None of the foregoing is, from the sponsor’s point of view, necessarily a bad thing. In a sense, it is an example of the issue at stake in the discussion of the virtues of bundling/revenue sharing vs. explicit pricing of trust and record keeping services. DOL is (in effect and in CEA’s view) simply proposing that educators, advisers and call centers charge explicitly for the real cost of their services, in a way that does not affect (and is not dependent on) participant asset allocation and rollover decisions.

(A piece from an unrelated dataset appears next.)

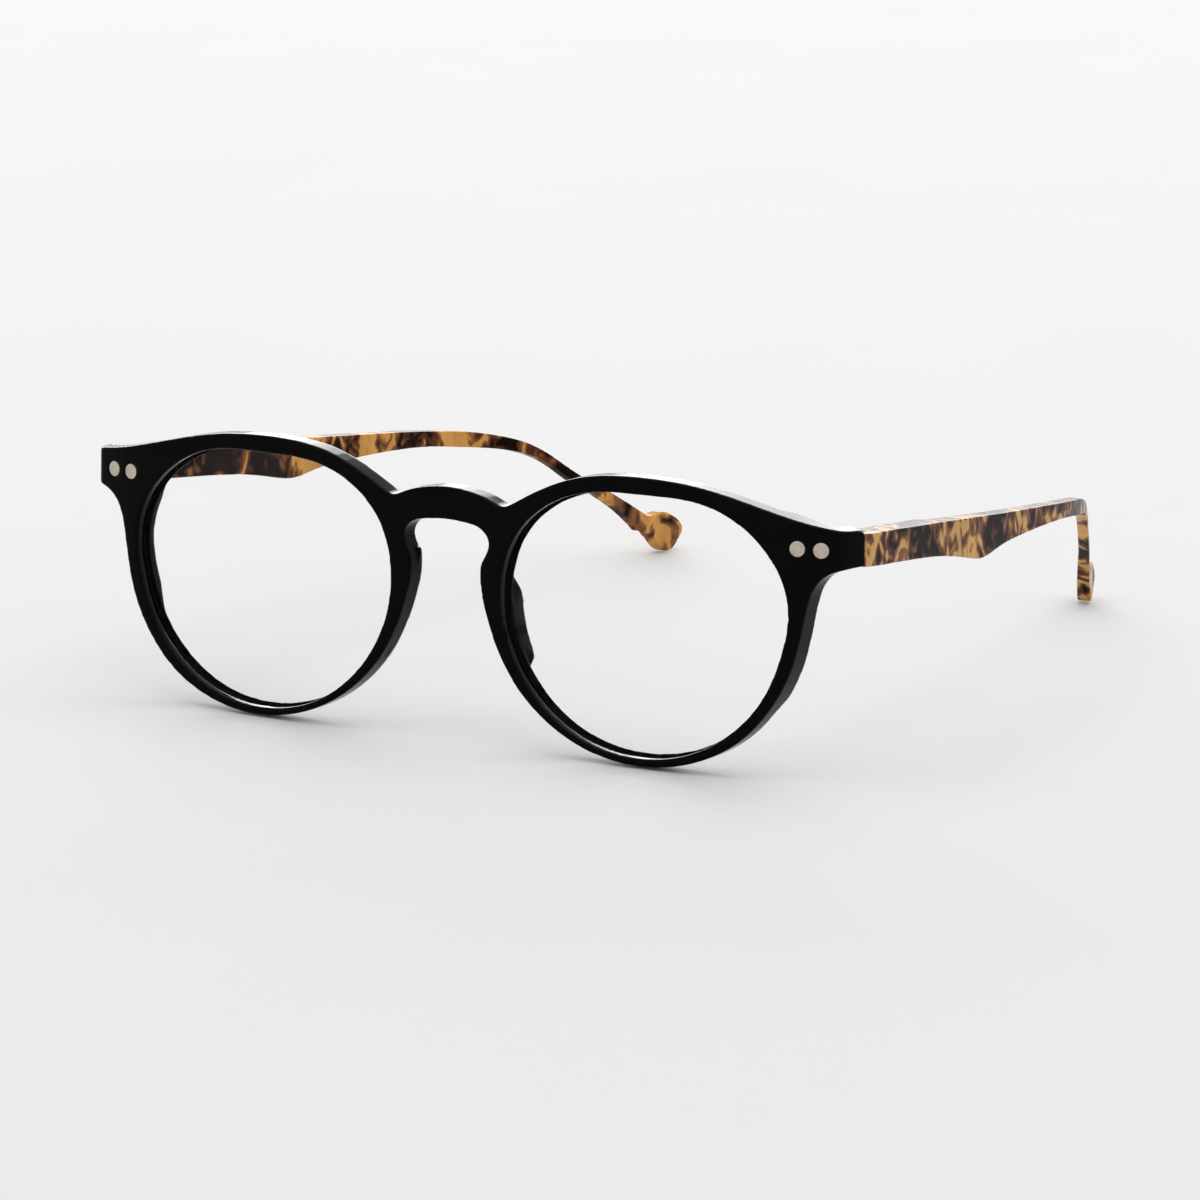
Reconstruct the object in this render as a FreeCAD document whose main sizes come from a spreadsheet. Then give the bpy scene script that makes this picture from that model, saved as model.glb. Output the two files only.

Sponsors can decide for themselves which of the two models – ‘bundled services’ and possibly conflicted-and-compromised advice or explicit charges for advice services – they prefer. We would note that, currently, sponsors generally have the option to choose either approach. DOL would, in effect, take away that choice.
Improving outcomes
DOL and CEA believe that by purging the retirement investment world of conflicted participant advice they will dramatically improve participant outcomes. That is the gist of CEA’s argument in its report – this policy innovation will save participants 100 basis points a year. We discuss CEA’s report in our article Administration support for new conflict of interest rule; we discuss a counter-analysis provided by National Economic Research Associates in our article Response to Administration conflicted advice proposal. Before the DOL proposal is finalized there will be further analyses. There will be numerous comments from proponents and opponents. And there will be hearings.
If DOL’s proposal is finalized it will change how advice-providers communicate and interact with participants. Sponsors will want to understand, based on the competing analyses, comments and testimony how those changes will affect their participants.
We will continue to follow this issue.